Given data:

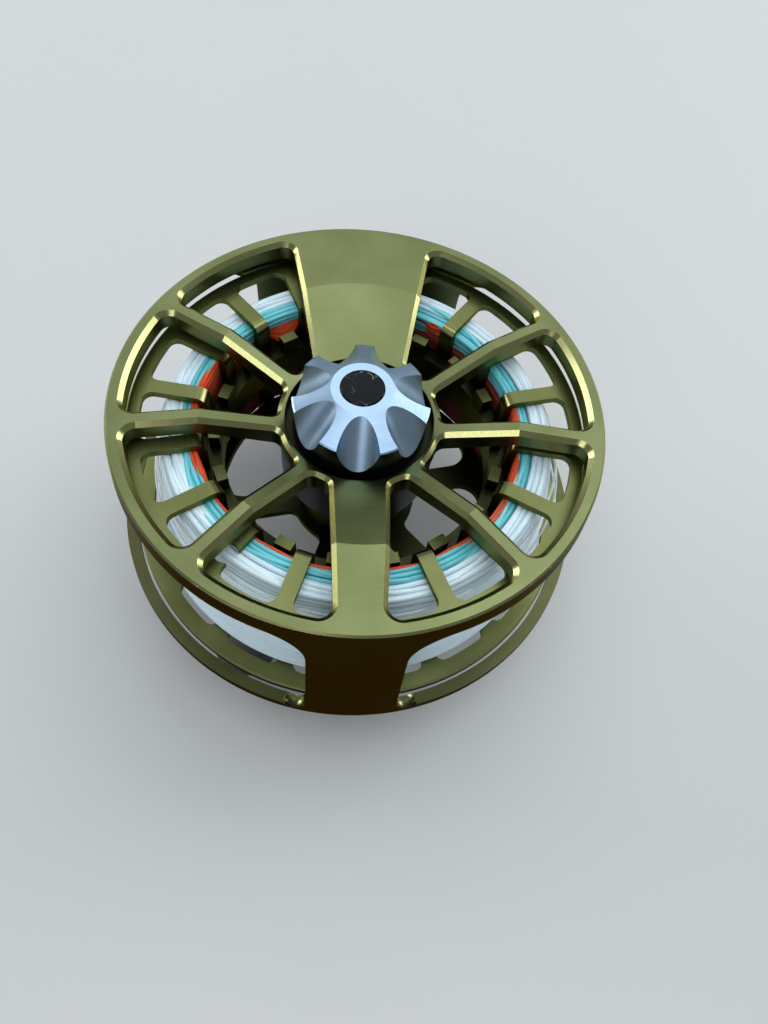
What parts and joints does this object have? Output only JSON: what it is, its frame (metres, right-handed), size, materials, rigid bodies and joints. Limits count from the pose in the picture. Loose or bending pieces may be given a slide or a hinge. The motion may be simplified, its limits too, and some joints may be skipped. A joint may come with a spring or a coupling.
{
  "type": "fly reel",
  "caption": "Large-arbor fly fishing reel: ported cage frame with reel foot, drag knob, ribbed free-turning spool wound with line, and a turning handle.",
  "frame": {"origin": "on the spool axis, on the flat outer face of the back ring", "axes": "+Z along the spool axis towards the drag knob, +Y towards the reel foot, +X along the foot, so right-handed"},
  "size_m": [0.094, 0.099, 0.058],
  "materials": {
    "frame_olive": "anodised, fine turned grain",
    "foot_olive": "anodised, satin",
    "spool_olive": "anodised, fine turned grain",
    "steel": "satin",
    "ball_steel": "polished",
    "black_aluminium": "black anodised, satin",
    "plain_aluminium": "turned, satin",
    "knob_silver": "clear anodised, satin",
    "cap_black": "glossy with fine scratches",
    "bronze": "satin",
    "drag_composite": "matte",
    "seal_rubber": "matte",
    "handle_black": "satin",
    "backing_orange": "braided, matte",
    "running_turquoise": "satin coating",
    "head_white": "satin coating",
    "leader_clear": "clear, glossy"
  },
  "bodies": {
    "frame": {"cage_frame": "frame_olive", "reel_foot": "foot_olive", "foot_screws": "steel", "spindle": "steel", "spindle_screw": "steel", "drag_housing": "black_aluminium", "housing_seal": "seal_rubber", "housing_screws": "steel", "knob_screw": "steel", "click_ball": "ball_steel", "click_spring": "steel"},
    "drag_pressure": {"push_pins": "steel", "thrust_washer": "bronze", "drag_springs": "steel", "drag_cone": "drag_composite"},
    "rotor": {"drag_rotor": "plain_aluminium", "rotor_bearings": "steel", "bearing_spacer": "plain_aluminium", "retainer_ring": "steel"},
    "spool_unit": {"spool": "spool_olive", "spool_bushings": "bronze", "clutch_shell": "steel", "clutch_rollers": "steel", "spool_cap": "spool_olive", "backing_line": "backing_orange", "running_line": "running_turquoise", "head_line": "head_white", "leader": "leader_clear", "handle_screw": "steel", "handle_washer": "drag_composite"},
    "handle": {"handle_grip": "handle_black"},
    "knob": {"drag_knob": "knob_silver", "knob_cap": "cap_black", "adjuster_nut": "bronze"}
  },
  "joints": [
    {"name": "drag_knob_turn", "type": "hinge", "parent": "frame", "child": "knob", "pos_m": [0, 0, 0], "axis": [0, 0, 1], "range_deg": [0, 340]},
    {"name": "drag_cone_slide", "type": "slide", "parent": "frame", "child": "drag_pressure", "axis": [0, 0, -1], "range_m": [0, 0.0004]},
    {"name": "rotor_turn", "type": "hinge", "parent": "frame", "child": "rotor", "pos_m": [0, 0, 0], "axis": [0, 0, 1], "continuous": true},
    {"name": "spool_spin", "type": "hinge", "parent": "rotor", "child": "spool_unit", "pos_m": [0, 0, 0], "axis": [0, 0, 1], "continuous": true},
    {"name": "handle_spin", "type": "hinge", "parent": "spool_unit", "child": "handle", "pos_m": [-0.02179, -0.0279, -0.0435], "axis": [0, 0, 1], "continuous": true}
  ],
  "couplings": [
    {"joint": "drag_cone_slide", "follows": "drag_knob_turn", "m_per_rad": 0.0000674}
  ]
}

Task instructions: Quote every line of the data, word for word.

Output for this task:
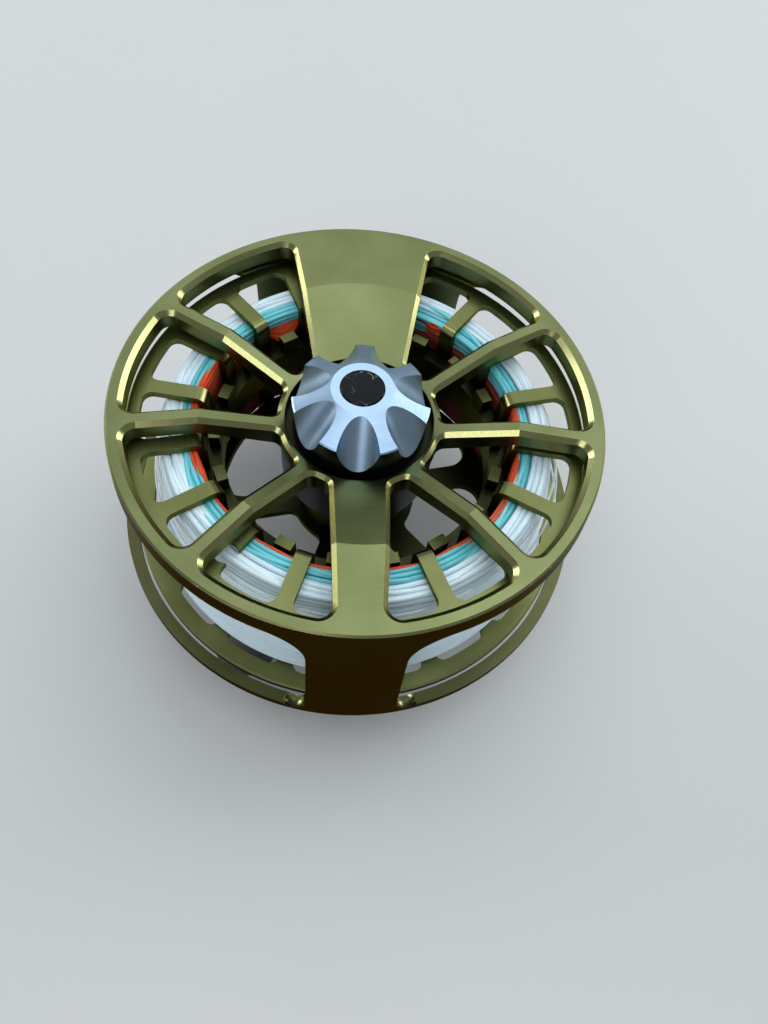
What parts and joints does this object have? Output only JSON: what it is, its frame (metres, right-handed), size, materials, rigid bodies and joints. Limits count from the pose in the picture. Loose or bending pieces may be given a slide or a hinge. The motion may be simplified, its limits too, and some joints may be skipped. A joint may come with a spring or a coupling.
{
  "type": "fly reel",
  "caption": "Large-arbor fly fishing reel: ported cage frame with reel foot, drag knob, ribbed free-turning spool wound with line, and a turning handle.",
  "frame": {"origin": "on the spool axis, on the flat outer face of the back ring", "axes": "+Z along the spool axis towards the drag knob, +Y towards the reel foot, +X along the foot, so right-handed"},
  "size_m": [0.094, 0.099, 0.058],
  "materials": {
    "frame_olive": "anodised, fine turned grain",
    "foot_olive": "anodised, satin",
    "spool_olive": "anodised, fine turned grain",
    "steel": "satin",
    "ball_steel": "polished",
    "black_aluminium": "black anodised, satin",
    "plain_aluminium": "turned, satin",
    "knob_silver": "clear anodised, satin",
    "cap_black": "glossy with fine scratches",
    "bronze": "satin",
    "drag_composite": "matte",
    "seal_rubber": "matte",
    "handle_black": "satin",
    "backing_orange": "braided, matte",
    "running_turquoise": "satin coating",
    "head_white": "satin coating",
    "leader_clear": "clear, glossy"
  },
  "bodies": {
    "frame": {"cage_frame": "frame_olive", "reel_foot": "foot_olive", "foot_screws": "steel", "spindle": "steel", "spindle_screw": "steel", "drag_housing": "black_aluminium", "housing_seal": "seal_rubber", "housing_screws": "steel", "knob_screw": "steel", "click_ball": "ball_steel", "click_spring": "steel"},
    "drag_pressure": {"push_pins": "steel", "thrust_washer": "bronze", "drag_springs": "steel", "drag_cone": "drag_composite"},
    "rotor": {"drag_rotor": "plain_aluminium", "rotor_bearings": "steel", "bearing_spacer": "plain_aluminium", "retainer_ring": "steel"},
    "spool_unit": {"spool": "spool_olive", "spool_bushings": "bronze", "clutch_shell": "steel", "clutch_rollers": "steel", "spool_cap": "spool_olive", "backing_line": "backing_orange", "running_line": "running_turquoise", "head_line": "head_white", "leader": "leader_clear", "handle_screw": "steel", "handle_washer": "drag_composite"},
    "handle": {"handle_grip": "handle_black"},
    "knob": {"drag_knob": "knob_silver", "knob_cap": "cap_black", "adjuster_nut": "bronze"}
  },
  "joints": [
    {"name": "drag_knob_turn", "type": "hinge", "parent": "frame", "child": "knob", "pos_m": [0, 0, 0], "axis": [0, 0, 1], "range_deg": [0, 340]},
    {"name": "drag_cone_slide", "type": "slide", "parent": "frame", "child": "drag_pressure", "axis": [0, 0, -1], "range_m": [0, 0.0004]},
    {"name": "rotor_turn", "type": "hinge", "parent": "frame", "child": "rotor", "pos_m": [0, 0, 0], "axis": [0, 0, 1], "continuous": true},
    {"name": "spool_spin", "type": "hinge", "parent": "rotor", "child": "spool_unit", "pos_m": [0, 0, 0], "axis": [0, 0, 1], "continuous": true},
    {"name": "handle_spin", "type": "hinge", "parent": "spool_unit", "child": "handle", "pos_m": [-0.02179, -0.0279, -0.0435], "axis": [0, 0, 1], "continuous": true}
  ],
  "couplings": [
    {"joint": "drag_cone_slide", "follows": "drag_knob_turn", "m_per_rad": 0.0000674}
  ]
}